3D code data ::
= = = =
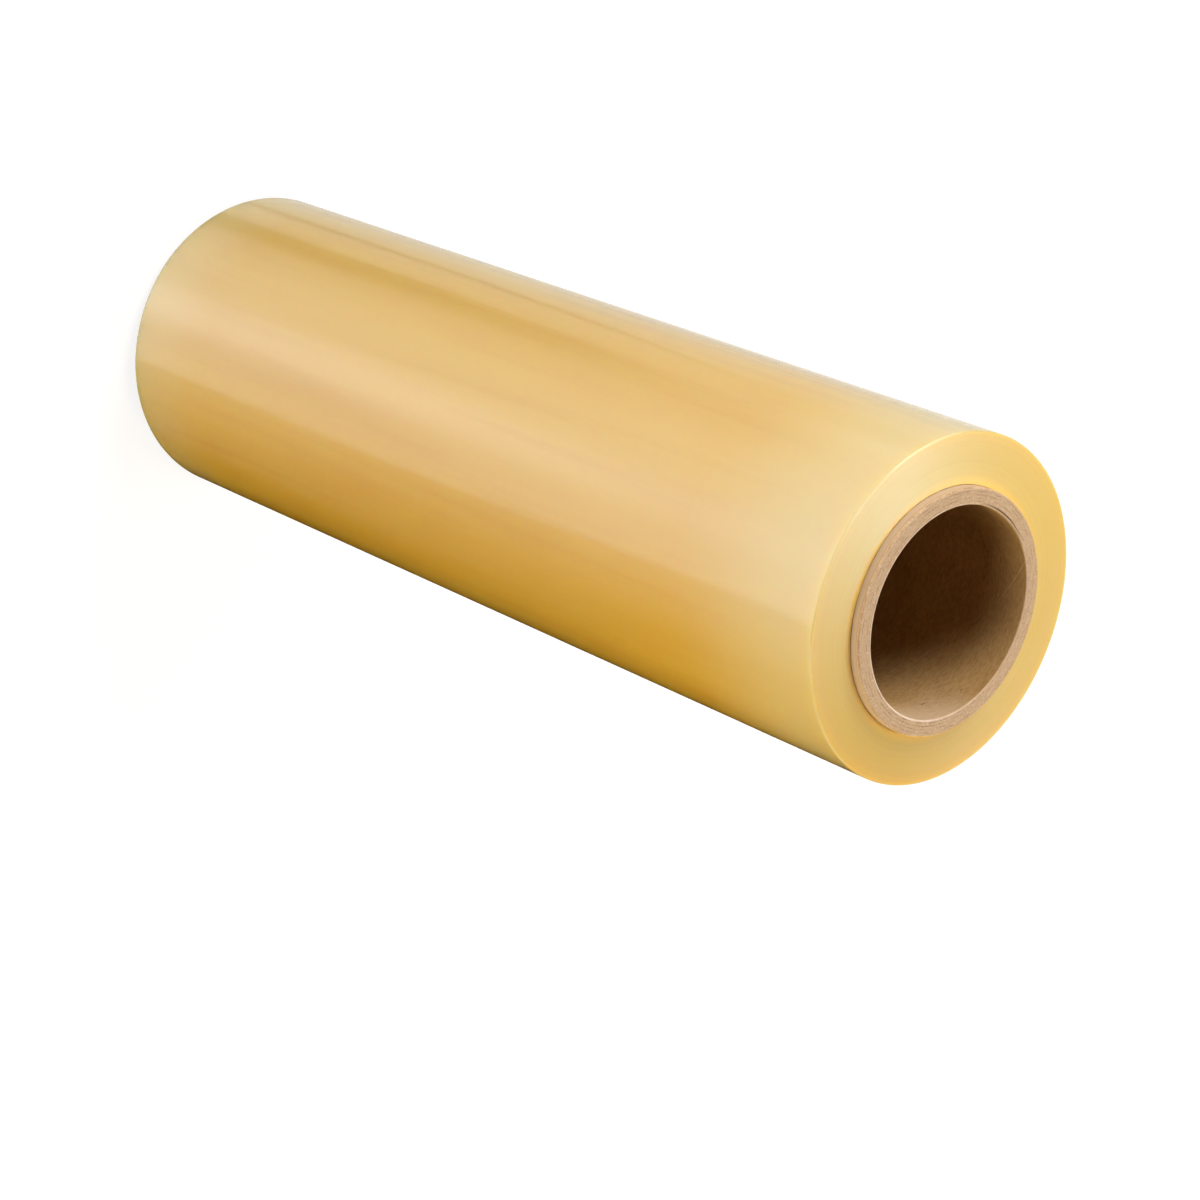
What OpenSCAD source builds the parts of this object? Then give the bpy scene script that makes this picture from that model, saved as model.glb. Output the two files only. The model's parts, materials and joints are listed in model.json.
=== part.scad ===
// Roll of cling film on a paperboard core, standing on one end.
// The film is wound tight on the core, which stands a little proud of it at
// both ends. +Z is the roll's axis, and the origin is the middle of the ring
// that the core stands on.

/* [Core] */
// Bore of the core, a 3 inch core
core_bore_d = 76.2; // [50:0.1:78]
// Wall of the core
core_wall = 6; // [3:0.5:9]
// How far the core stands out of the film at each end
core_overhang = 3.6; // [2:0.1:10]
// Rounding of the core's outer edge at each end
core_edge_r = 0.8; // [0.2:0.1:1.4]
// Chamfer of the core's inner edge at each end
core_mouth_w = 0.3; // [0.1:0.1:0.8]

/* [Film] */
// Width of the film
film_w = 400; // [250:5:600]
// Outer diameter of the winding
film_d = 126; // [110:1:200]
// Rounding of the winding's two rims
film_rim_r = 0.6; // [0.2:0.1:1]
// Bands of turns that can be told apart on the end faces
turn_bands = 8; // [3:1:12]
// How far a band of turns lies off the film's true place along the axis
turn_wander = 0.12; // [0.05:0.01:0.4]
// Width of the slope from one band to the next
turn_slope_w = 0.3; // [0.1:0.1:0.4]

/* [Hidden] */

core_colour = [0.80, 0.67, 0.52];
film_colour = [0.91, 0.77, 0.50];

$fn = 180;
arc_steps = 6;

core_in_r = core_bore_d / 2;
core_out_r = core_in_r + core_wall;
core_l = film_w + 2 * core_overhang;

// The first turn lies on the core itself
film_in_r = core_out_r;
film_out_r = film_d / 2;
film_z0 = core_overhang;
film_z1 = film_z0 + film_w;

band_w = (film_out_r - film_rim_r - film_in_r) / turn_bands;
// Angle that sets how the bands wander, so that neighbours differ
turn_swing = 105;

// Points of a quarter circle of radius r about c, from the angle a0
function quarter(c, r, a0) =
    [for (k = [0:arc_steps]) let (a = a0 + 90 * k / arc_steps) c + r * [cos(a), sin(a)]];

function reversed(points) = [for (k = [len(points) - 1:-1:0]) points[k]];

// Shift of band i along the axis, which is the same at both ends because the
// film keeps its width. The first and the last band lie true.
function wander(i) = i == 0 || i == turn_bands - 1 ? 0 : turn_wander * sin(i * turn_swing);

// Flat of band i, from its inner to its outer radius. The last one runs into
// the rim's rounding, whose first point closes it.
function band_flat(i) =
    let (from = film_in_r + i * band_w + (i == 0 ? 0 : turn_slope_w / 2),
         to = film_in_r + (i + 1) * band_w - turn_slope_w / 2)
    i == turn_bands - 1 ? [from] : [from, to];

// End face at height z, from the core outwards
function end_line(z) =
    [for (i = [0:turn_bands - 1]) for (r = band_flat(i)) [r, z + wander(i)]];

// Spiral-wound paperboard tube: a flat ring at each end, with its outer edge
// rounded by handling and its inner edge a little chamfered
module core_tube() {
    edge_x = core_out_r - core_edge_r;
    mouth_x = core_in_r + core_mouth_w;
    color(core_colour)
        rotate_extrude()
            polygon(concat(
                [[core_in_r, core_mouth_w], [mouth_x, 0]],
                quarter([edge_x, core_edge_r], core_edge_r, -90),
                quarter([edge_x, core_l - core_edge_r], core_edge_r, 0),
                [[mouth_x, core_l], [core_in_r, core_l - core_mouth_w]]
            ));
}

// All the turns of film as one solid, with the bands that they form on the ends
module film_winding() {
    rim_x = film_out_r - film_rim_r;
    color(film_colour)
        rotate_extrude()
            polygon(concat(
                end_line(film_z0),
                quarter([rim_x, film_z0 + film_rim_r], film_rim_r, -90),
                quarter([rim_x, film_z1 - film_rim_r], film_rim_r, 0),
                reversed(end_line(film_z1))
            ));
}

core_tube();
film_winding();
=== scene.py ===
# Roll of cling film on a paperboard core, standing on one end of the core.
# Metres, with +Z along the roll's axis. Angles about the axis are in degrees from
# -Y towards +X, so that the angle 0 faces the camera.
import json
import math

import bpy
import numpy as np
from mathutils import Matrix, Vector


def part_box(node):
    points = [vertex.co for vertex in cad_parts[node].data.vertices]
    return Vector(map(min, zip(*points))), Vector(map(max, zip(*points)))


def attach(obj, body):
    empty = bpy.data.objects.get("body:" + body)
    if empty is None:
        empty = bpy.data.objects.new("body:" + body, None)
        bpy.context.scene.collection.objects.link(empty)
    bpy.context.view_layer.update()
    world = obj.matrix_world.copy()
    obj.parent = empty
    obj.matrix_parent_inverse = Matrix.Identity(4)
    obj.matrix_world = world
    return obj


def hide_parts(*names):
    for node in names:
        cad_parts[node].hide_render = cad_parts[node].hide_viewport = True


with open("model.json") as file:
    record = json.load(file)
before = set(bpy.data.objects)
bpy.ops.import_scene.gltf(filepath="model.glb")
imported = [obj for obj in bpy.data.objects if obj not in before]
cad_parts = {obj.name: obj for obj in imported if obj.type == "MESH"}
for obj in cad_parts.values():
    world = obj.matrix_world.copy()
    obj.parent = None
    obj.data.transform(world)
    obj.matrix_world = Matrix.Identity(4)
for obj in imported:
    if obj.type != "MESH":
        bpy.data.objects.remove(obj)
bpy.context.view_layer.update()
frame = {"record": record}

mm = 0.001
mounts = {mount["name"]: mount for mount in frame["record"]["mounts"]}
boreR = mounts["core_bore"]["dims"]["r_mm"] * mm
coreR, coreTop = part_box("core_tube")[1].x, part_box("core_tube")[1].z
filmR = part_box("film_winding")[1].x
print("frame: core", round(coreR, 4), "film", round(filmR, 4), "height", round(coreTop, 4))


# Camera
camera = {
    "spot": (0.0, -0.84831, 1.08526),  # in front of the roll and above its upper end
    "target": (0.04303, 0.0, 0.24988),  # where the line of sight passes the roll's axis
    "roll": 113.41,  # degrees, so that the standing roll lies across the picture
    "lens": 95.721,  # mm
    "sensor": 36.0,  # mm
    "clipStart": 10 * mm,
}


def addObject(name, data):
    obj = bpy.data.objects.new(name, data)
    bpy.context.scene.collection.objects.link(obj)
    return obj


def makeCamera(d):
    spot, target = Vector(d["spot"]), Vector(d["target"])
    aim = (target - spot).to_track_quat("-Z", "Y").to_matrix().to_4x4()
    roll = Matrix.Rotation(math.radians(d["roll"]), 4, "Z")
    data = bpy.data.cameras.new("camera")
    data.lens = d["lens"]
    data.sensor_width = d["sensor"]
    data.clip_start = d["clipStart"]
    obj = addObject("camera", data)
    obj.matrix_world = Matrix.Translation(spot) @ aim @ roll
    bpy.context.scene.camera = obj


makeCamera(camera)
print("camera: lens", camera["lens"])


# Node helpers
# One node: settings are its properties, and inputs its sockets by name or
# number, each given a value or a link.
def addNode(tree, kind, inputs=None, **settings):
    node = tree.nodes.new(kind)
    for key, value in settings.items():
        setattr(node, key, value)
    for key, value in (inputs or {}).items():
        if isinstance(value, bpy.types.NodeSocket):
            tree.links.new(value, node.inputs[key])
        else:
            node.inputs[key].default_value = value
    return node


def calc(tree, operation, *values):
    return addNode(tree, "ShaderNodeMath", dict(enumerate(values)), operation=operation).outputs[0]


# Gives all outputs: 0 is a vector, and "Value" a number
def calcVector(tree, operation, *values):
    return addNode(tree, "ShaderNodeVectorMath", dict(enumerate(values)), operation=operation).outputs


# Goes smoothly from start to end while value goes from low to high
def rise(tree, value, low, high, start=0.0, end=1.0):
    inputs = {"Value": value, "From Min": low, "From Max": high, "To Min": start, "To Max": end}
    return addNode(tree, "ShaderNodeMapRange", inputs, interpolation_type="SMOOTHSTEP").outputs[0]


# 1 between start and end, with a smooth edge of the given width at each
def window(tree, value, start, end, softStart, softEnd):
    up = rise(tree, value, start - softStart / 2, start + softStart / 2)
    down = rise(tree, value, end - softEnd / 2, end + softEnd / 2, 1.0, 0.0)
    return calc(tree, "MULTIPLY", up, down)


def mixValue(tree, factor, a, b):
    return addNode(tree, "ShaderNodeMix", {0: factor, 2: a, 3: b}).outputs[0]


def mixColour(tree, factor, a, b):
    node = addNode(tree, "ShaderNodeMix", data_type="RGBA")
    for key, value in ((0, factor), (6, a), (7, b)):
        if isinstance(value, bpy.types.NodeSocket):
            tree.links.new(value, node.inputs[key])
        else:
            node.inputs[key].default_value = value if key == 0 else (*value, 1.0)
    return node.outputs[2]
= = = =
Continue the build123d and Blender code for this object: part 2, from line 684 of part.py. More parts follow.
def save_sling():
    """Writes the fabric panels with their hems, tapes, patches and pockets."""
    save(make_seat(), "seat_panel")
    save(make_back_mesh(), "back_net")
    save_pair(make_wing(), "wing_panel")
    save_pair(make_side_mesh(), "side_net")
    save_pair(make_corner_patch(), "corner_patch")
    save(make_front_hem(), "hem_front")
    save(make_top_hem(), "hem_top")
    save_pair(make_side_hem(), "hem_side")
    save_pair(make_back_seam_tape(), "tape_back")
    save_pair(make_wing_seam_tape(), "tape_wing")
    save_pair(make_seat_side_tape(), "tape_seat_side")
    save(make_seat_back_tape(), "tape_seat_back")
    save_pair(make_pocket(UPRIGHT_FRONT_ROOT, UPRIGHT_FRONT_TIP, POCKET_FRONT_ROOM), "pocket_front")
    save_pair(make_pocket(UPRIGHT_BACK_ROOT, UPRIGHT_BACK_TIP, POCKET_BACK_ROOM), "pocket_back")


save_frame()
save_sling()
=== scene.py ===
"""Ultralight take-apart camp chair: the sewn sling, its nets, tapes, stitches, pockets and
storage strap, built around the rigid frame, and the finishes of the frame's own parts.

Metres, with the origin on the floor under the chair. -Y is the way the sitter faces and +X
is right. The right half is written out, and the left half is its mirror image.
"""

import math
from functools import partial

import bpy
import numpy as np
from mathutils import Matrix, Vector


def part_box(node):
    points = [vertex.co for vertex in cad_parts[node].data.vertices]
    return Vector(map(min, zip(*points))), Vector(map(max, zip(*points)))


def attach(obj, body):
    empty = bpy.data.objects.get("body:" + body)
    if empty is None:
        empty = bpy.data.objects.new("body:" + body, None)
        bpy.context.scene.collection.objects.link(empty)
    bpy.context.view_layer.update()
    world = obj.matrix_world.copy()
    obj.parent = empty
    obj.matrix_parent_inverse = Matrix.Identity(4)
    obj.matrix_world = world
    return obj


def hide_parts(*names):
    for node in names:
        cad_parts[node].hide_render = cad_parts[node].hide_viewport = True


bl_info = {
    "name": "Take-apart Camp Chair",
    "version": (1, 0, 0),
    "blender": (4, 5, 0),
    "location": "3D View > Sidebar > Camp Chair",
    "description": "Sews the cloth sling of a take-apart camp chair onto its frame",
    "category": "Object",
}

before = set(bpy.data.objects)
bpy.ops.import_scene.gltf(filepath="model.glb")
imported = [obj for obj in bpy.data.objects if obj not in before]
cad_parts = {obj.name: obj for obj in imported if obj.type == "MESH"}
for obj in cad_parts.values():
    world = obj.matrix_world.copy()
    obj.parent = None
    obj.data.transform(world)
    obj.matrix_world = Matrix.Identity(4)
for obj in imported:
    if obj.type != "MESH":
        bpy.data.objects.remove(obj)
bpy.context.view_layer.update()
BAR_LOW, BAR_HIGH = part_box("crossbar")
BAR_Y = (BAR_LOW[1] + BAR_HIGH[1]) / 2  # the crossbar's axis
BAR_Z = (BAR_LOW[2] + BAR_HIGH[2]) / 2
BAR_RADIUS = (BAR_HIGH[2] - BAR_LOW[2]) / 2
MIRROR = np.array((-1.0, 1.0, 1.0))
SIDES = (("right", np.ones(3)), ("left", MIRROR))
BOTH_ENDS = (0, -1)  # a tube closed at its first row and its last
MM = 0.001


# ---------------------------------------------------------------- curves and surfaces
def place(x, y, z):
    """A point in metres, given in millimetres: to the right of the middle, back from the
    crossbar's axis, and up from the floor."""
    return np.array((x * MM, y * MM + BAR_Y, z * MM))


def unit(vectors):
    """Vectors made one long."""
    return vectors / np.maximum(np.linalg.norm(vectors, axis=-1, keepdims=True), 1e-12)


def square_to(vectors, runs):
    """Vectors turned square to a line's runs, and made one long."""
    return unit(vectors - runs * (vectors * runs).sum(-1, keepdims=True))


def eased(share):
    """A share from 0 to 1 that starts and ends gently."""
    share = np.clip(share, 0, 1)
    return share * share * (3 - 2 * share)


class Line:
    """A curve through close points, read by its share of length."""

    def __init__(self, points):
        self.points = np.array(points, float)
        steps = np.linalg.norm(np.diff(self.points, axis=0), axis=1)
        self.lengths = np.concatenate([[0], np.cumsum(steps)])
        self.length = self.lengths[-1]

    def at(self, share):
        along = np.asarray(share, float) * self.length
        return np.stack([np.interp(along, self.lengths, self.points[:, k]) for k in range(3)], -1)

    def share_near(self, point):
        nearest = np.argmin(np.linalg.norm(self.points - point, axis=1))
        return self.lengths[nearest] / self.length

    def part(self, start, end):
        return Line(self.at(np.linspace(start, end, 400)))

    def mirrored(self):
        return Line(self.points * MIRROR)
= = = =
Stated goal :: Give back, word for word, each line from the one containing "What OpenSCAD source" down to the one containing "core stands on.", including those two lines.

Answer for the task ::
What OpenSCAD source builds the parts of this object? Then give the bpy scene script that makes this picture from that model, saved as model.glb. Output the two files only. The model's parts, materials and joints are listed in model.json.
=== part.scad ===
// Roll of cling film on a paperboard core, standing on one end.
// The film is wound tight on the core, which stands a little proud of it at
// both ends. +Z is the roll's axis, and the origin is the middle of the ring
// that the core stands on.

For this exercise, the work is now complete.